In effect, today we often experience “a spiritual desertification”. Especially in places where people live as if God did not exist, our Christian communities are meant to be sources of living water quenching thirst with hope, a presence capable of inspiring encounter, solidarity and love (cf. Evangelii Gaudium, 86-87). They are called to receive and rekindle God’s grace, to overcome self-centredness and to be open to mission. Faith cannot be shared if it is practiced apart from life, in unreal isolation and in self-referential communities resistant to change. Thus it would be impossible to respond to the insistent thirst for God that nowadays finds expression also in various new forms of religiosity. These at times risk encouraging concern for oneself and one’s needs alone, and promoting a kind of “spiritual consumerism”. Unless people today “find in the Church a spirituality which can offer healing and liberation, and fill them with life and peace, while at the same time summoning them to fraternal communion and missionary fruitfulness, they will end up by being taken in by solutions which neither make life truly human nor give glory to God” (cf. ibid., 89).
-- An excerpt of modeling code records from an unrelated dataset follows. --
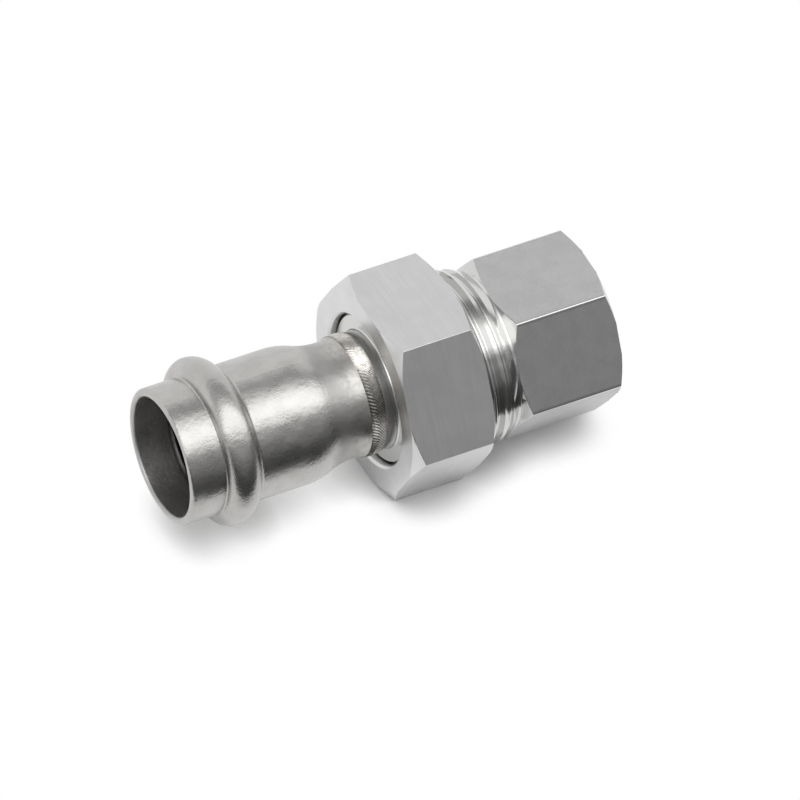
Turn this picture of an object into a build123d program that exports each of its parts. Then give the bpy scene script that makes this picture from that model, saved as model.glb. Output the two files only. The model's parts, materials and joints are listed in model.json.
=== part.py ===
"""Flat-sealing union: a press socket for 22 mm tube, joined by a loose hexagon nut to a threaded body.

Millimetres. The axis of the fitting is X, with the press socket's mouth at the origin and the
threaded end towards +X. +Z is up, square to the nut's flat that the fitting lies on.
"""
import os
from math import acos, cos, degrees, radians, sin, sqrt, tan

from build123d import *

# Press socket, drawn by its bore side with the sheet's wall added outside
wall = 1.5
tube_bore_r = 11.15
lead_in = 6.6
groove_depth = 2.9
groove_front_crease_r = 0.3
groove_front_crown_r = 1.35
groove_rear_crown_r = 2.55
groove_rear_foot_r = 2.5
socket_depth = 24.4
step_shoulder_r = 10.9
step_hollow_r = 16.5
step_depth = 1.9
neck_flare_r = 6.5
neck_flare_angle = 17.0
mouth_outer_fillet = 0.8
mouth_inner_fillet = 0.5

# Seal ring in the socket's bead
seal_squeeze = 0.3
seal_clear = 0.05

# Weld between the socket and the collar
weld_width = 3.05
weld_crown = 0.35
weld_toe = 0.15

# Collar that the nut pulls on
collar_neck_rise = 0.2
collar_neck_length = 2.3
collar_neck_fillet = 0.4
collar_shoulder_height = 2.85
collar_barrel_length = 2.7
collar_flange_height = 1.05
collar_flange_length = 3.0
collar_edge = 0.25

# Flat gasket
gasket_thickness = 2.0
gasket_bore_clear = 1.25

# G1 thread between the nut and the body; both walls stop at the thread's roots
thread_flange_clear = 0.3
thread_depth = 1.47
thread_clear = 0.05

# Union nut
nut_flat_wall = 1.83
nut_length = 16.3
nut_web = 4.0
nut_face_rise = 0.3
nut_hole_clear = 0.35
nut_hole_chamfer = 0.45
nut_turn_clear = 0.05
nut_corner_r = 0.2

# Threaded body
body_thread_length = 14.5
body_hex_length = 20.05
body_flat_wall = 1.78
body_face_rise = 0.2
body_corner_r = 0.35
body_turn = 2.9
body_bore_clear = 1.0
body_seat_chamfer = 1.2
pipe_thread_step = 2.97
pipe_thread_depth = 17.0
pipe_mouth_chamfer = 0.7
hex_chamfer_angle = 30.0

# Radii that follow, each from the one inside it
neck_bore_r = tube_bore_r - step_depth
neck_outer_r = neck_bore_r + wall
groove_front_foot_r = wall + groove_front_crease_r
neck_lip_bore_r = neck_bore_r + neck_flare_r * (1 - cos(radians(neck_flare_angle)))
neck_lip_r = neck_lip_bore_r + wall / cos(radians(neck_flare_angle))
collar_neck_r = neck_outer_r + collar_neck_rise
collar_barrel_r = collar_neck_r + collar_shoulder_height
collar_flange_r = collar_barrel_r + collar_flange_height
thread_minor_r = collar_flange_r + thread_flange_clear
thread_major_r = thread_minor_r + thread_depth
body_core_r = thread_minor_r - thread_clear
nut_wall_r = thread_major_r + thread_clear
nut_flat_r = nut_wall_r + nut_flat_wall
nut_face_r = nut_flat_r + nut_face_rise
nut_hole_r = collar_barrel_r + nut_hole_clear
gasket_bore_r = neck_bore_r + gasket_bore_clear
body_bore_r = neck_bore_r + body_bore_clear
pipe_thread_r = body_bore_r + pipe_thread_step
body_flat_r = pipe_thread_r + body_flat_wall
body_face_r = body_flat_r + body_face_rise

# Lengths that follow
neck_flare_length = neck_flare_r * sin(radians(neck_flare_angle))
front_turn = degrees(acos(1 - groove_depth / (groove_front_foot_r + groove_front_crown_r)))
rear_turn = degrees(acos(1 - groove_depth / (groove_rear_foot_r + groove_rear_crown_r)))
step_turn = degrees(acos(1 - step_depth / (step_shoulder_r + step_hollow_r)))
step_length = (step_shoulder_r + step_hollow_r) * sin(radians(step_turn))
socket_length = socket_depth + step_length + neck_flare_length

seal_r = (groove_depth - seal_squeeze) / 2
seal_centre_r = tube_bore_r + seal_clear + seal_r
seal_drop = tube_bore_r + groove_front_foot_r - seal_centre_r
seal_centre_x = lead_in + sqrt((groove_front_foot_r + seal_r + seal_clear) ** 2 - seal_drop ** 2)

collar_x = socket_length + weld_width
shoulder_x = collar_x + collar_neck_length
flange_x = shoulder_x + collar_barrel_length
gasket_x = flange_x + collar_flange_length
seat_x = gasket_x + gasket_thickness
nut_web_x = flange_x - nut_turn_clear
nut_x = nut_web_x - nut_web
hex_x = seat_x + body_thread_length
end_x = hex_x + body_hex_length


def chamfer_depth(corner_r, face_r):
    """How far back a hexagon's end chamfer reaches along the axis at its corners."""
    return (corner_r - face_r) * tan(radians(hex_chamfer_angle))


def corner_radius(flat_r):
    """Radius of a hexagon's corners, from that of its flats."""
    return flat_r / cos(radians(30))


# Socket: one sheet wall, formed into a bead and stepped down to the neck
with BuildPart() as press_socket:
    with BuildSketch(Plane.XZ):
        with BuildLine():
            mouth = Line((0, tube_bore_r), (lead_in, tube_bore_r))
            foot = JernArc(mouth @ 1, mouth % 1, groove_front_foot_r, front_turn)
            crown = JernArc(foot @ 1, foot % 1, groove_front_crown_r, -front_turn)
            back = JernArc(crown @ 1, crown % 1, groove_rear_crown_r, -rear_turn)
            heel = JernArc(back @ 1, back % 1, groove_rear_foot_r, rear_turn)
            barrel = Line(heel @ 1, (socket_depth, tube_bore_r))
            shoulder = JernArc(barrel @ 1, barrel % 1, step_shoulder_r, -step_turn)
            hollow = JernArc(shoulder @ 1, shoulder % 1, step_hollow_r, step_turn)
            flare = JernArc(hollow @ 1, hollow % 1, neck_flare_r, neck_flare_angle)
            Line(flare @ 1, flare @ 1 + wall * (flare % 1))
            offset(amount=wall, side=Side.LEFT)
        make_face()
    revolve(axis=Axis.X)
    split(bisect_by=Plane.YZ.offset(socket_length), keep=Keep.BOTTOM)
    rims = press_socket.edges().filter_by(GeomType.CIRCLE).group_by(Axis.X)[0].sort_by(SortBy.RADIUS)
    fillet(rims[-1], mouth_outer_fillet)
    fillet(press_socket.edges().filter_by(GeomType.CIRCLE).group_by(Axis.X)[0].sort_by(SortBy.RADIUS)[0],
           mouth_inner_fillet)

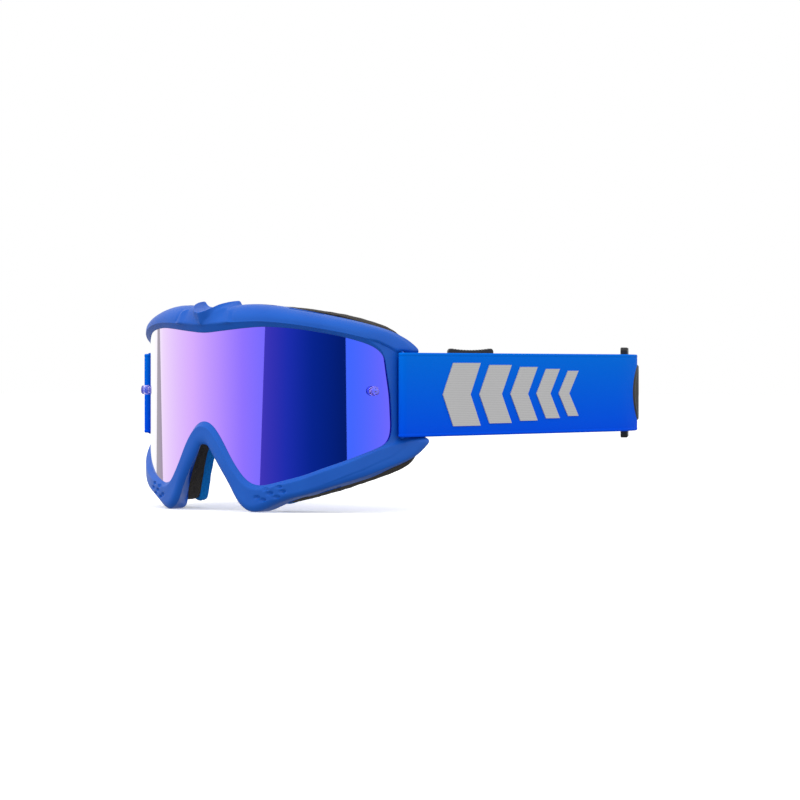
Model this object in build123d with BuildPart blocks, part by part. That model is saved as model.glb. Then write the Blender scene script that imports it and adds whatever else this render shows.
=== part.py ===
from build123d import *
import os
from math import asin, cos, degrees, hypot, radians, sin, sqrt

# Motocross goggles, ready to wear: a soft moulded frame, a cylindrical mirror lens with two
# tear-off posts, two layers of face foam, and an elastic strap with a sliding adjuster a side.
# +X is the wearer's left, +Y runs back from the face of the goggles, +Z is up.
# The origin is under the middle of the whole loop, level with the lowest point of the frame.

# ---- Driving dimensions, mm and degrees ----
overall_depth = 312.0  # front of the frame to the back of the strap
strap_level = 58.1  # middle of the strap above the lowest point of the frame

lens_radius = 95.0
lens_thickness = 1.2
lens_lip = 2.2  # how far the lens reaches into its groove
groove_clearance = 0.1

face_proud = 2.5  # the frame's face in front of the lens
rim_proud = 1.3  # the low rim beside the strap, in front of the lens
frame_back = 12.0  # back of the frame behind the front of the lens, at the middle
back_radius = 103.0
rim_lip = 2.0  # how far the frame reaches over the back of the lens
foam_base_depth = 10.0
foam_face_depth = 6.5

strap_width = 42.0
strap_thickness = 1.5
bar_radius = 0.8
bar_wrap_clearance = 0.1
bar_x = 90.2
bar_back = 48.9  # bar behind the front of the lens
bar_leg = (-4.7, 3.8)  # run of each leg of the bar, into the frame
bar_bend = 1.0
leg_gap = 0.1  # between the strap's edge and each leg of the bar
slot_play = 0.3  # space above and below the strap in the frame

loop_radius = 76.5  # outside of the strap round the back of the head
loop_back = 233.0  # centre of that bend behind the front of the lens
layer_gap = 0.2  # between the two layers of the strap

post_angle = 54.7
post_height = 2.0  # above the middle of the strap
neck_radius = 1.35
neck_length = 2.5
head_radius = 2.35
head_length = 4.0
rivet_radius = 2.4
rivet_thickness = 0.8
rivet_clearance = 0.1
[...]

There is urgent need for an ecumenism that, along with theological dialogue aimed at settling traditional doctrinal disagreements between Christians, can promote a shared mission of evangelization and service. Certainly many such initiatives and good forms of cooperation exist in many places. Yet clearly we can all do more, together, “to offer a convincing reason for the hope that is in us” (cf. 1 Pet 3:15), by sharing with others the Father’s merciful love that we graciously receive and are called generously to bestow in turn.

Dear brothers and sisters, in renewing my gratitude for your visit and your commitment in service to the Gospel, I express my hope that this meeting may be an effective sign of our resolution to journey together towards full unity. May it encourage all Reformed and Catholic communities to continue to work together to bring the joy of the Gospel to the men and women of our time. God bless you all.